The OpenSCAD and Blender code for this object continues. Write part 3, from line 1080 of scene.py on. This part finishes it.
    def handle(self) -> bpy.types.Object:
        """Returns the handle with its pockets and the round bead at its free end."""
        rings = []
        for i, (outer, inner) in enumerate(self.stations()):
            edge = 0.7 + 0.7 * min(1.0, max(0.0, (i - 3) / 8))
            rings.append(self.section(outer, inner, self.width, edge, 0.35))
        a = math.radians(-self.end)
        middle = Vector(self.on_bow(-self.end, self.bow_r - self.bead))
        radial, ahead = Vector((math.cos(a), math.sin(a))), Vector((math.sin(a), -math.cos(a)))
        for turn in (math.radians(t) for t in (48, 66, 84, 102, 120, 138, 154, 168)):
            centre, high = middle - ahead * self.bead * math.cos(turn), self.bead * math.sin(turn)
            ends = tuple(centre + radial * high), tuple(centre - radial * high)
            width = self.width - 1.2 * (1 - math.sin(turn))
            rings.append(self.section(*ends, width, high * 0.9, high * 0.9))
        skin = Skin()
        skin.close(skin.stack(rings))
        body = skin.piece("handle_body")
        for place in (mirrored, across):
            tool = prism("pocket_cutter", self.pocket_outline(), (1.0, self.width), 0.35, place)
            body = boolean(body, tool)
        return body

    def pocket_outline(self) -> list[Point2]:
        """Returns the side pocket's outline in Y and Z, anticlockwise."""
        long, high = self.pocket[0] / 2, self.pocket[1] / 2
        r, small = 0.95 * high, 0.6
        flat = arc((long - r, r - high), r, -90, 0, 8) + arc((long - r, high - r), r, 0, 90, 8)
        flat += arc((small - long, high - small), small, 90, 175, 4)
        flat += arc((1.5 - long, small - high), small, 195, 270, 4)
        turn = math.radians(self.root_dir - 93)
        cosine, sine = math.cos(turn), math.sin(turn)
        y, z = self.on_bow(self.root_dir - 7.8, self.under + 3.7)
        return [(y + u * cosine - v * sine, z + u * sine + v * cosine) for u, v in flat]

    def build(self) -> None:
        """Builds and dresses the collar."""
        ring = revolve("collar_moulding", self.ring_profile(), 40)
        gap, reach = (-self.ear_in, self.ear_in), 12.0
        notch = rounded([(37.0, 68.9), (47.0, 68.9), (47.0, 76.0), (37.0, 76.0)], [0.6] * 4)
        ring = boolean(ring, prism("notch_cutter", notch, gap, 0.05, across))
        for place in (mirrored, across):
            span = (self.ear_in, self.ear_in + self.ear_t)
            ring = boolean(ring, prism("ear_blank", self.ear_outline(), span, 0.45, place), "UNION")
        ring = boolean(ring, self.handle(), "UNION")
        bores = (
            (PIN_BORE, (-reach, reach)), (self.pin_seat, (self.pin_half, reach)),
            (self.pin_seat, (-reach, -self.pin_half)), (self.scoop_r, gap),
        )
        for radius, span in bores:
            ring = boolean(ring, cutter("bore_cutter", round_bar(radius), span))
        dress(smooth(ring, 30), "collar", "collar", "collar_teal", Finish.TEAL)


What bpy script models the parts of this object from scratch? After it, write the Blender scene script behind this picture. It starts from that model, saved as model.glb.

——————

What is needed
Print the records above in full, exactly.

Solution to this problem
The OpenSCAD and Blender code for this object continues. Write part 3, from line 1080 of scene.py on. This part finishes it.
    def handle(self) -> bpy.types.Object:
        """Returns the handle with its pockets and the round bead at its free end."""
        rings = []
        for i, (outer, inner) in enumerate(self.stations()):
            edge = 0.7 + 0.7 * min(1.0, max(0.0, (i - 3) / 8))
            rings.append(self.section(outer, inner, self.width, edge, 0.35))
        a = math.radians(-self.end)
        middle = Vector(self.on_bow(-self.end, self.bow_r - self.bead))
        radial, ahead = Vector((math.cos(a), math.sin(a))), Vector((math.sin(a), -math.cos(a)))
        for turn in (math.radians(t) for t in (48, 66, 84, 102, 120, 138, 154, 168)):
            centre, high = middle - ahead * self.bead * math.cos(turn), self.bead * math.sin(turn)
            ends = tuple(centre + radial * high), tuple(centre - radial * high)
            width = self.width - 1.2 * (1 - math.sin(turn))
            rings.append(self.section(*ends, width, high * 0.9, high * 0.9))
        skin = Skin()
        skin.close(skin.stack(rings))
        body = skin.piece("handle_body")
        for place in (mirrored, across):
            tool = prism("pocket_cutter", self.pocket_outline(), (1.0, self.width), 0.35, place)
            body = boolean(body, tool)
        return body

    def pocket_outline(self) -> list[Point2]:
        """Returns the side pocket's outline in Y and Z, anticlockwise."""
        long, high = self.pocket[0] / 2, self.pocket[1] / 2
        r, small = 0.95 * high, 0.6
        flat = arc((long - r, r - high), r, -90, 0, 8) + arc((long - r, high - r), r, 0, 90, 8)
        flat += arc((small - long, high - small), small, 90, 175, 4)
        flat += arc((1.5 - long, small - high), small, 195, 270, 4)
        turn = math.radians(self.root_dir - 93)
        cosine, sine = math.cos(turn), math.sin(turn)
        y, z = self.on_bow(self.root_dir - 7.8, self.under + 3.7)
        return [(y + u * cosine - v * sine, z + u * sine + v * cosine) for u, v in flat]

    def build(self) -> None:
        """Builds and dresses the collar."""
        ring = revolve("collar_moulding", self.ring_profile(), 40)
        gap, reach = (-self.ear_in, self.ear_in), 12.0
        notch = rounded([(37.0, 68.9), (47.0, 68.9), (47.0, 76.0), (37.0, 76.0)], [0.6] * 4)
        ring = boolean(ring, prism("notch_cutter", notch, gap, 0.05, across))
        for place in (mirrored, across):
            span = (self.ear_in, self.ear_in + self.ear_t)
            ring = boolean(ring, prism("ear_blank", self.ear_outline(), span, 0.45, place), "UNION")
        ring = boolean(ring, self.handle(), "UNION")
        bores = (
            (PIN_BORE, (-reach, reach)), (self.pin_seat, (self.pin_half, reach)),
            (self.pin_seat, (-reach, -self.pin_half)), (self.scoop_r, gap),
        )
        for radius, span in bores:
            ring = boolean(ring, cutter("bore_cutter", round_bar(radius), span))
        dress(smooth(ring, 30), "collar", "collar", "collar_teal", Finish.TEAL)


What bpy script models the parts of this object from scratch? After it, write the Blender scene script behind this picture. It starts from that model, saved as model.glb.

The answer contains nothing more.